I’ve had many epiphanies in dressing rooms. Before my eating disorder, I looked at my body in the harsh light and realized that it was changing. In middle school, I stood in front of the floor-length mirror and saw how sick I really was. And on December 27, 2018, as a college freshman growing in my recovery, I stood in another dressing room. In that box, I realized that once again, the universe had done me a favor by not giving me what I thought I wanted: skinny jeans.
Wanted: skinny jeans
Several hours before that moment, I’d been wandering around the mall. Sifting through after-Christmas sales, I searched for a pair of skinny jeans not labeled “stretch” or “toning.”
I was trying to replace the two pairs of jeans that I’d had since sophomore year of high school. They still technically fit my healthy body, but the signs of wear on them gave me the urge to replace them.
At first, I was frustrated. Why couldn’t companies just make regular denim skinny jeans? Was it really that hard? I seriously couldn’t be the only person on the planet who didn’t like polyester infused denim!

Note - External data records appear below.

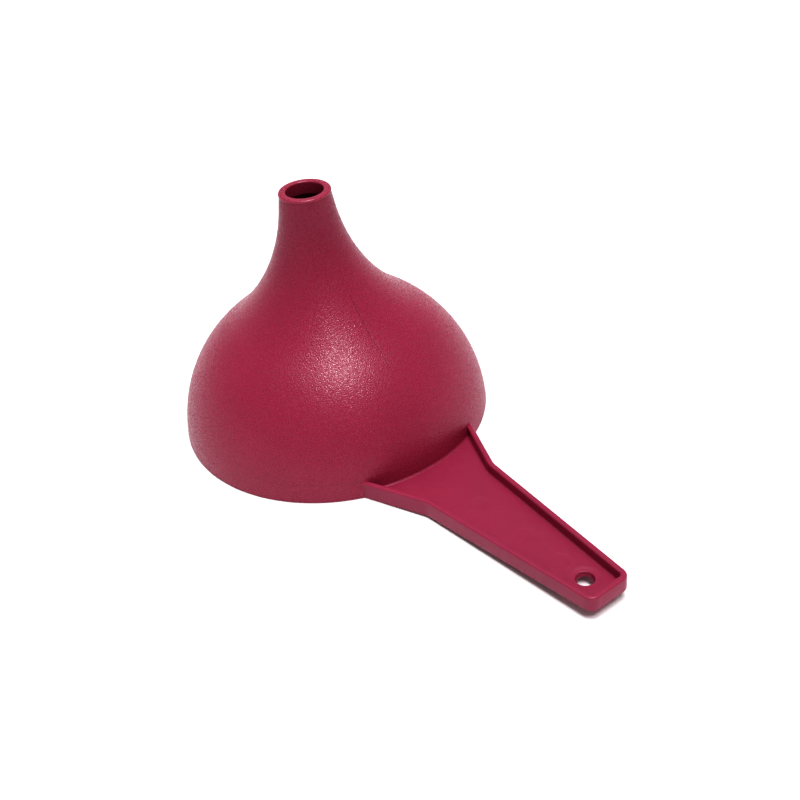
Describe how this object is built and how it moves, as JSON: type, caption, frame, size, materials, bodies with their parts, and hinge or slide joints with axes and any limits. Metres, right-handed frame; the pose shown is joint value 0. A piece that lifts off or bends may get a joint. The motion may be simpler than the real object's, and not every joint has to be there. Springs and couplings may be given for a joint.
{
  "type": "hand funnel",
  "caption": "Small one-piece plastic hand funnel with a domed bowl, a flared neck, a short spout and a flat channel handle with a hang hole.",
  "frame": {"origin": "centre of the mouth in the plane of its rim, on which the funnel stands", "axes": "+Z along the funnel's axis out of the spout, +X along the handle away from the bowl, +Y to the left of the handle"},
  "size_m": [0.1123, 0.064, 0.0504],
  "materials": {
    "bell": "berry red polypropylene moulded against a fine spark-eroded cavity, satin",
    "lip": "berry red polypropylene, smooth shut-off face of the spout",
    "handle": "berry red polypropylene moulded against a stoned cavity, smooth semi-matt"
  },
  "bodies": {
    "root": {"mouth_rim": "bell", "bowl": "bell", "neck": "bell", "spout": "bell", "spout_lip": "lip", "handle_web": "handle", "handle_rail_left": "handle", "handle_rail_right": "handle", "handle_end_rail": "handle", "hang_hole_eye": "handle"}
  },
  "joints": []
}
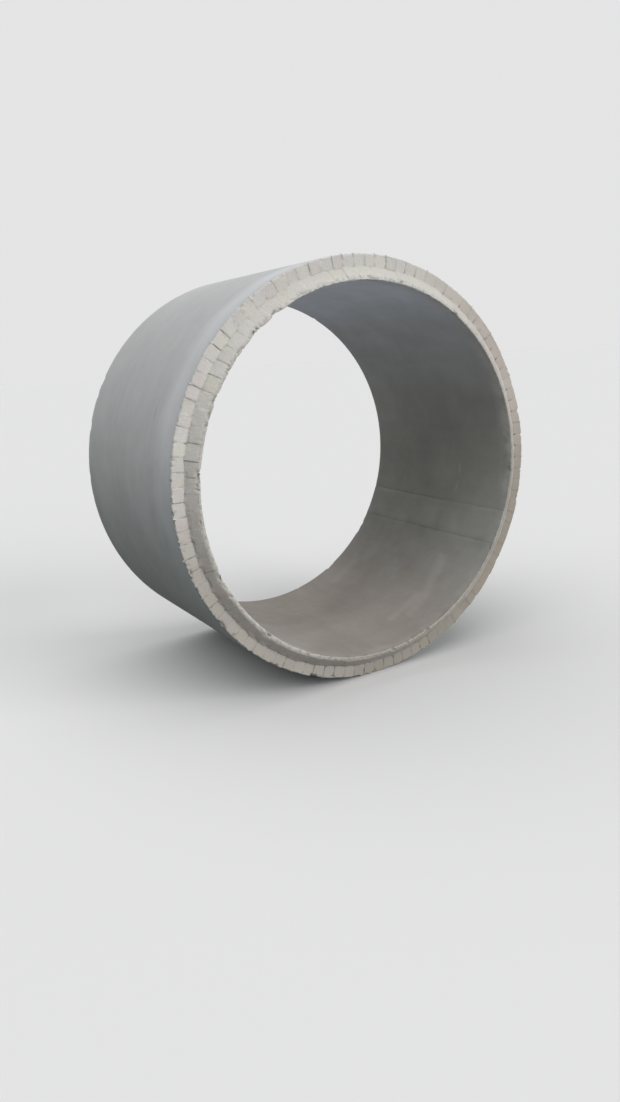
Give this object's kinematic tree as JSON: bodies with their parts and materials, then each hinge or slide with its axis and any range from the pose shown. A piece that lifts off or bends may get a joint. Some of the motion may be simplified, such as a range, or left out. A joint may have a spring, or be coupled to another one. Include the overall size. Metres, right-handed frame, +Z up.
{
  "type": "concrete sewer pipe",
  "caption": "Large precast concrete sewer pipe ring lying on its side, open right through, with a tapered tongue at one end and a matching groove at the other.",
  "frame": {"origin": "on the ground, under the middle of the pipe's length as it lies on its side", "axes": "+Z up; the pipe's axis runs along Y at the height of its outer radius, with the tongue end towards -Y and the groove end towards +Y; X is level, across the pipe"},
  "size_m": [1.6996, 1.035, 1.7],
  "materials": {
    "concrete": "cast concrete, matt, smooth off the mould, pitted and chipped at the ends"
  },
  "bodies": {
    "root": {"pipe": "concrete"}
  },
  "joints": []
}
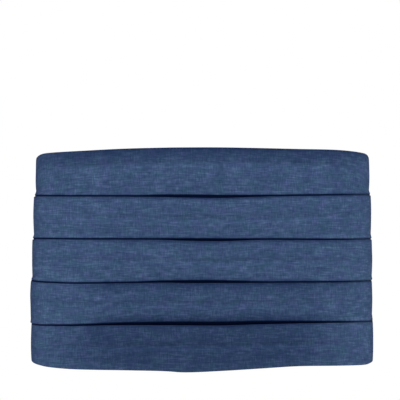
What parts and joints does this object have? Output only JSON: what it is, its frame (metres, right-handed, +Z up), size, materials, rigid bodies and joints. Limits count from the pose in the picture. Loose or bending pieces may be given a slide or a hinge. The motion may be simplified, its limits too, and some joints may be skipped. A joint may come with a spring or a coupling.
{
  "type": "cummerbund",
  "caption": "Pleated cloth waist sash closed in a loop as worn, its folded edges up, narrowing at the back to two straps joined by a plain flat clasp.",
  "frame": {"origin": "middle of the loop where the waist goes, at half the height of the front", "axes": "+Z up, +X to the right as seen from the front, and the front of the band faces -Y"},
  "size_m": [0.2309, 0.1203, 0.1508],
  "materials": {
    "pleat_cloth": "matt navy plain weave with a slub",
    "strap_cloth": "matt navy plain weave with a slub",
    "clasp_metal": "satin plated"
  },
  "bodies": {
    "root": {"pleat_1": "pleat_cloth", "pleat_2": "pleat_cloth", "pleat_3": "pleat_cloth", "pleat_4": "pleat_cloth", "pleat_5": "pleat_cloth", "strap_left": "strap_cloth", "strap_right": "strap_cloth", "clasp": "clasp_metal"}
  },
  "joints": []
}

Eventually, I found a few pairs of pants that weren’t skinny jeans, but I wanted to try on anyway. As I stood in a dressing room I had the epiphany that shocked me into laughter:
I don’t like wearing skinny jeans.
I was astonished that I had never considered the possibility before. Why had I been so adamant to replace something that I didn’t truly want or enjoy?
But then, I looked at the times since I had embraced full recovery over a year ago, and things started making sense.
…or maybe not
In treatment, a part of me (my eating disorder) breathed a sigh of relief that they still fit. On bad body image days, they had called out as reminders that, while I may not have been able to see it with my eyes at the moment, my body hadn’t actually changed (beyond the natural day to day fluctuation).
On days when I still feel the urge to “look skinny,” I have turned to them over baggy clothing as part of a twisted logic of optical illusion.
Then, I considered what I had felt when I wore them, despite them being the proper size for my healthy body. I had felt frustrated that I couldn’t sit cross-legged in chairs comfortably out of fear that I would split them. I had been in pain as they dug into my stomach, cutting off circulation. Nothing even fit in the pockets and I had to keep pulling at them as they slide down each time I defied them and sat cross-legged.
What do I really want?
Even on the days where I thought I was wearing them because I wanted to, I realized my eating disorder was always able to slide in qualifications:
Me: Man, I look good today!
My eating disorder: because you are wearing SKINNY jeans!
It made so much sense.
When I wore those pairs of skinny jeans, I was engaging in a form of restriction. I was giving into my eating disorder even though I no longer believed it when urges to restrict food popped into my mind.
When I caved to the idea that putting those pants on would ease my anxiety, I was bending to the eating disorder instead of addressing whatever was actually stressing me out.
Then I considered the other two pairs of pants in my pant-rotation. When I wear them, the qualifications are much different and all mine:
Me: Man, I look like ME.
In those pants, I can sit any which way I choose. I can stuff the gloriously deep pockets with all the practical and eclectic paraphernalia that I could ever need. In those pants, I can enjoy the present moment because I’m not paying attention to how tight my pants are. My clothes work with me, not against me.
Growth
In my recovery, I have seen myself grow in the moments where I have to consider the possibility of not getting what I (think) I want or need.
By this, I mean not getting the early discharge from partial hospitalization I wanted. Or having an inbox full of emails from therapists saying that they didn’t have room for another client. And going to restaurants that don’t end up having what I planned to order. These were all things I thought I didn’t want, but they ended up being what I needed.
This time, not being able to find skinny jeans without polyester was once again not what I thought I wanted – but was what I needed.
At the end of the day, it wasn’t just about the pants (just like intense food restriction in the depths of my eating disorder was never really about the food I was restricting).
It was, once again about the process of using what first felt like an inconvenience to dig deeper into why I felt inconvenienced. It reminded me to continue to question things in my life. Because eating disorders can use many tiny things and habits to distract you from what you truly need and want.